John's Gospel is left out of the three-year structure, as you may have noticed. John's version of the story is 90 percent unique, which provides an unusual angle from which to consider the ministry of Jesus. Most scholars think it was the last of the four accounts to be written. If John does not tell the story the way the others do, he may have been presuming that story is already well-known and available. The community of believers has had a longer time to reflect on the meaning of these events. This contributes to the feeling we have, when we read sections of John, that this is more a theological reflection on the experience of the church than it is a historical report on the life of Jesus.
While John's Gospel is not highlighted in its own year of the cycle, it is not ignored. His testimony is read in the assembly during certain feasts and seasons. We also hear sections of John during Cycle B, because Mark's Gospel is not long enough to cover 34 weeks of continuous reading. This is where we find ourselves in the summer of 2000: listening to Mark and hearing an occasional word from John.
A long preamble about the arrangement of the furniture like this deserves a more interactive encounter with the themes of Mark for this month.
SO IMAGINE YOURSELF ONE OF THE APOSTLES, HAVING walked with Jesus for a short while. You've seen unbelievable things: demons cast out of the unclean, fevers purged, lepers made pure as snow, paralytics set free. And Jesus has been teaching all the while, using stories that are as plain as day yet as complex as the human heart. And once, he calmed a storm at sea, as if wind and water were playthings in his possession. Most recently, he aided two of the most desperate people you've ever met. First came the man whose daughter was dying. Even though his family members tried to dissuade him--"Jairus, your girl has already died. Do not pursue this"--he kept going, the way parents must when the lives of their children are at stake.

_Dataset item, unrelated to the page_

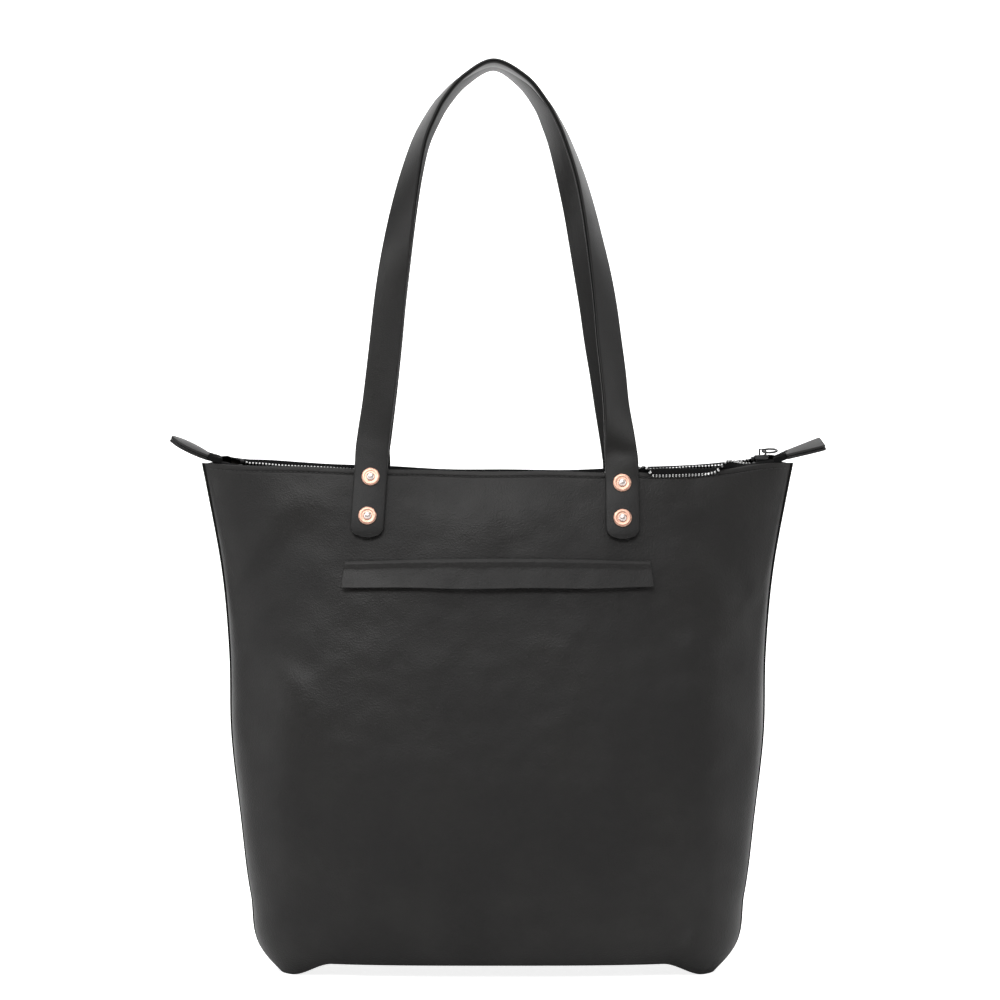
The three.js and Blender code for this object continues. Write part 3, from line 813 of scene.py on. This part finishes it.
for label, tab in TABS.items():
    for layer, height in (("top", 1.25), ("bottom", -1.25)):
        piece = tab_layer(f"{label}_tab_{layer}_leather", tab, height, TAB_LAYER, 0, STRAP_LEATHER)
        polished(piece, 0.35)
        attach(piece, label + "_tab")
        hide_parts(f"{label}_tab_{layer}")
    tail = tab_layer(f"{label}_tail", tab, 0.0, 0.5, 1.2, TAPE_CLOTH)
    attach(tail, label + "_tab")
    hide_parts(label + "_tape_tail")
    neck = tape_neck(f"{label}_tape_neck", tab)
    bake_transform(neck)


# Handles: each is one long strap of bridle leather, riveted to the wall at both ends.
# Its grain side faces out at the rivets and turns up towards the top of the arch; its edges are inked.
STRAP_WIDTH = 25.4
STRAP_THICKNESS = 3.6
END_RADIUS = 9
STRAP_OFF = 0.3

# Centre line of each leg from the rim up: x, z, distance from the middle plane, twist in degrees.
FRONT_LEGS = {
    "left": [(-95.6, 399, 23.2, 3), (-94.2, 411, 21.6, 8), (-91.2, 433, 20, 16), (-88.2, 458, 18.4, 15),
             (-85.4, 484, 16.9, 17), (-82.8, 510, 15.8, 20), (-79.7, 535, 15.1, 24), (-76, 560, 14.7, 33),
             (-71.8, 585, 14.5, 44), (-66.6, 610, 14.3, 55), (-59.4, 636, 14.2, 66), (-51, 654, 14.2, 72),
             (-41.5, 669, 14.2, 78), (-26, 684.5, 14.2, 84)],
    "right": [(93.8, 399, 23.2, 12), (92.9, 411, 21.6, 26), (90.6, 433, 20, 40), (88.2, 458, 18.4, 41),
              (85.1, 484, 16.9, 43), (82.3, 510, 15.8, 48), (78.6, 535, 15.1, 54), (74, 560, 14.7, 62),
              (68.9, 585, 14.5, 69), (62.4, 610, 14.3, 75), (53, 636, 14.2, 80), (45.6, 652, 14.2, 83),
              (37, 666, 14.2, 85), (22, 683, 14.2, 88)],
}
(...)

Jesus agreed to accompany this man, who was nearly insane with grief and hope. But then the second desperate person emerged on the scene. It was as if she had been waiting for Jesus for 12 years, afflicted by some awful sickness that had separated her from her family, made her unclean by a flow of blood. She had known Jesus was coming for a while, had dared to enter the crowd that day even though in her condition it was forbidden for her to touch anyone. And now he was being propelled away from her by this father of a dead girl, and she was panicked by the idea that she was going to lose her one-and-only chance to be whole and go home. So she pushed forward and grabbed him.
Two desperate people, clutching at grace. And both got what they dreamed of, because they refused to accept anything less. Of all the remarkable days you've spent with Jesus, this was the most extraordinary. You lost control of your tongue that day, couldn't cease praising God. Discipleship has changed you. You can't move through miracles as a matter of course and not be changed. You can't stare into the face of the world's suffering every day and not begin to see life for what it is: a very fragile proposition, dependent on God for every breath. You become a believer, not just a person who tends to religion. You have seen what faith can do.
And you've seen what little can be accomplished in those who doubt. The folks in Nazareth were a surprise. They were skeptical, sarcastic, even amused when Jesus came into town. It was the only time you'd seen Jesus treated as a curio, and you wanted to come out swinging on his behalf. But he ignored the sarcasm and kept on moving around, teaching. Jesus doesn't like to stop, not even for a good fight. Sometimes he acts as if there's no tomorrow. Sometimes you wonder if there will be.
But today you wonder if Jesus has been working a little too hard. He's come up with the strangest idea since manna. He wants you to go out and do what he does. That's what he said this morning to the 12 of you, sitting there frying your breakfast fish. He's going to send you off in pairs. Good--you hope the other guy knows what to do! He gives you authority over unclean spirits. He tells you to leave on this mission without a suitcase, without a sandwich, without your Visa card. No change of clothes, and no reservations ahead. This is what faith means, he says: Trust that God will take care of you.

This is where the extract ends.